Step 5: Remove the Form
Remove your clamps. Slide the hookless end of the bungee cord out of the groove in the wood disk and remove the bungee cord and the wood disks. Pull both arms of the form out. If you happened to get a bit of epoxy on the front facing side of any strips or on the form, use a long, straight Xacto blade and run it gently between the wood strips and the form where they may have been glued together until you can easily slide the form out. Do the same for the vertical member of the form. Take a pair of scissors and carefully trim the excess ends off each strip of wood (Figure 8). The cross itself is now complete. Apply the finish of your choice.
Step 6: Making a Mount or Frame
Use your imagination here - there are many ways you can make your cross into a stunning piece of wall art. Some ideas that come to mind:
A. A simple painted or stained wood plaque in whatever shape you think would look nice - a dab of glue at the end of each arm of the cross would do it.
B. A Lucite rod mounted on a wood or Lucite base. Run the rod up through the center of the cross and glue the cross to the rod at the back top and bottom. This would make a really nice free-standing display.

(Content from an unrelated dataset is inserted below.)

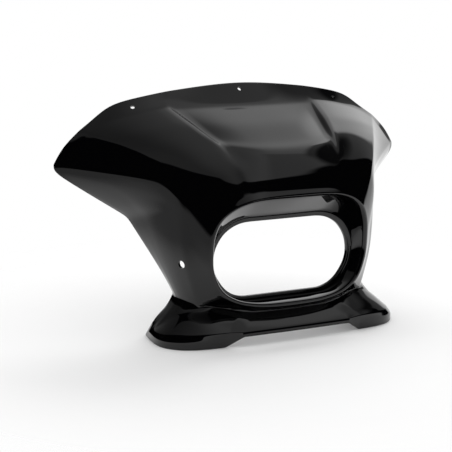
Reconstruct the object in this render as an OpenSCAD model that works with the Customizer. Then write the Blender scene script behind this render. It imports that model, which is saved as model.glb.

C. For this Instructable, I decided to make a shadow box frame to both highlight the three-dimensional nature of the cross and to provide a bit of protection as well. I used invisible thread to float the cross about one half inch in front of the back board and painted the back board the same color as the wall on which the frame hangs. Figure 9 shows the completed cross - unretouched - installed in the frame. If there's any interest, I could do a separate Instructable on making the shadow box frame.
There you have it - a really eye-catching cross that would make a wonderful gift for someone you love - less than five bucks for the materials, a few hours work spread over a few days and very simple tools - what more could you ask for? Thanks for visiting my Instructable and I hope it inspires you to try it for yourself.